**EXERCISE OBJECTIVE**. Please print all of the material below, word for word.

**DATA SECTION**.

────

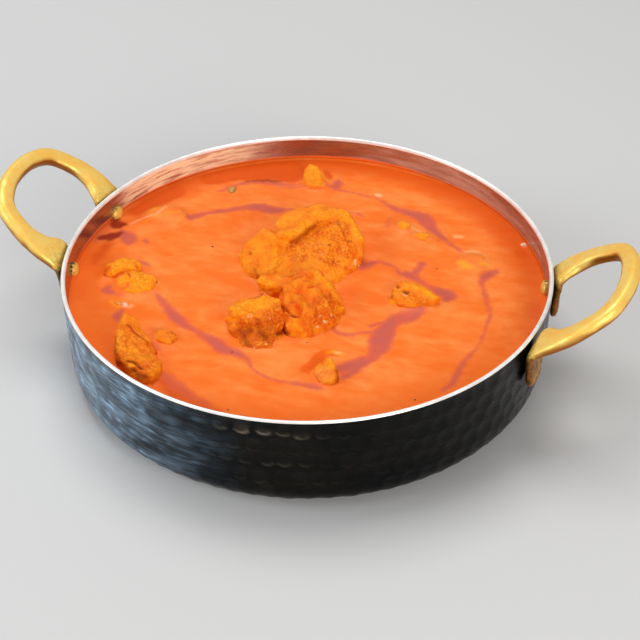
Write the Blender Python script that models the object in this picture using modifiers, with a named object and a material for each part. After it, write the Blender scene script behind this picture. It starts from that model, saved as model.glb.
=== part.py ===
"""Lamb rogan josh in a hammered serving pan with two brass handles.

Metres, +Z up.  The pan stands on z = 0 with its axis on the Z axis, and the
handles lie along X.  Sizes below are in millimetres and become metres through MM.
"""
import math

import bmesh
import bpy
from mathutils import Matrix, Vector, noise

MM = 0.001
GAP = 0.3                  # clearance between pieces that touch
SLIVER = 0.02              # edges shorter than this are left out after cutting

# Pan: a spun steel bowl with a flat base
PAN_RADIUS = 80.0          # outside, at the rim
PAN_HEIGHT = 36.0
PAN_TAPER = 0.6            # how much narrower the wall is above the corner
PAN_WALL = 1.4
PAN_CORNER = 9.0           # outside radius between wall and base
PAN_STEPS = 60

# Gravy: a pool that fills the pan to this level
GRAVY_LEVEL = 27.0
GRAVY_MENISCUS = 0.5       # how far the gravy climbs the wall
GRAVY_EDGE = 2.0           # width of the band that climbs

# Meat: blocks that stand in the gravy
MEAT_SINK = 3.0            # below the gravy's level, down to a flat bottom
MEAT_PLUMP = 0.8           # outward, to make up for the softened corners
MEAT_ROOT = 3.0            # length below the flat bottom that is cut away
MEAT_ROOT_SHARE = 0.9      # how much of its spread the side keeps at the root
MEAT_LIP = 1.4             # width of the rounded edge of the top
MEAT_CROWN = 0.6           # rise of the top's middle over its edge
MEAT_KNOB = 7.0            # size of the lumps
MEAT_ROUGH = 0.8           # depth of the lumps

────

**ANSWER TO THIS PROBLEM**.
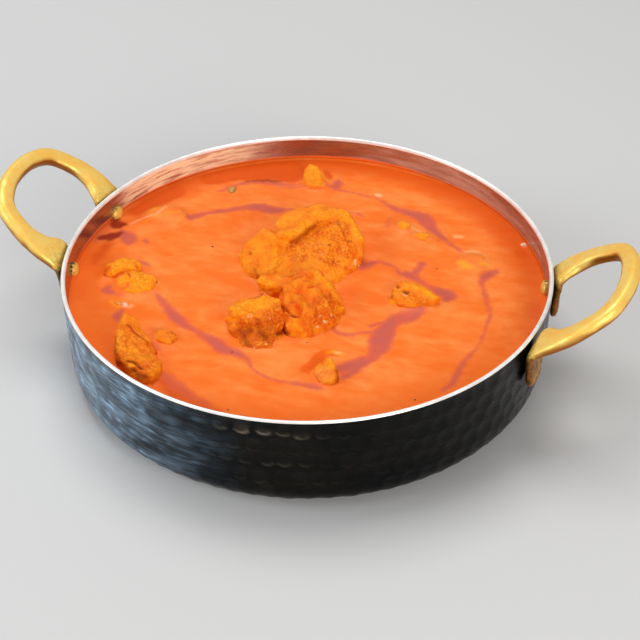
Write the Blender Python script that models the object in this picture using modifiers, with a named object and a material for each part. After it, write the Blender scene script behind this picture. It starts from that model, saved as model.glb.
=== part.py ===
"""Lamb rogan josh in a hammered serving pan with two brass handles.

Metres, +Z up.  The pan stands on z = 0 with its axis on the Z axis, and the
handles lie along X.  Sizes below are in millimetres and become metres through MM.
"""
import math

import bmesh
import bpy
from mathutils import Matrix, Vector, noise

MM = 0.001
GAP = 0.3                  # clearance between pieces that touch
SLIVER = 0.02              # edges shorter than this are left out after cutting

# Pan: a spun steel bowl with a flat base
PAN_RADIUS = 80.0          # outside, at the rim
PAN_HEIGHT = 36.0
PAN_TAPER = 0.6            # how much narrower the wall is above the corner
PAN_WALL = 1.4
PAN_CORNER = 9.0           # outside radius between wall and base
PAN_STEPS = 60

# Gravy: a pool that fills the pan to this level
GRAVY_LEVEL = 27.0
GRAVY_MENISCUS = 0.5       # how far the gravy climbs the wall
GRAVY_EDGE = 2.0           # width of the band that climbs

# Meat: blocks that stand in the gravy
MEAT_SINK = 3.0            # below the gravy's level, down to a flat bottom
MEAT_PLUMP = 0.8           # outward, to make up for the softened corners
MEAT_ROOT = 3.0            # length below the flat bottom that is cut away
MEAT_ROOT_SHARE = 0.9      # how much of its spread the side keeps at the root
MEAT_LIP = 1.4             # width of the rounded edge of the top
MEAT_CROWN = 0.6           # rise of the top's middle over its edge
MEAT_KNOB = 7.0            # size of the lumps
MEAT_ROUGH = 0.8           # depth of the lumps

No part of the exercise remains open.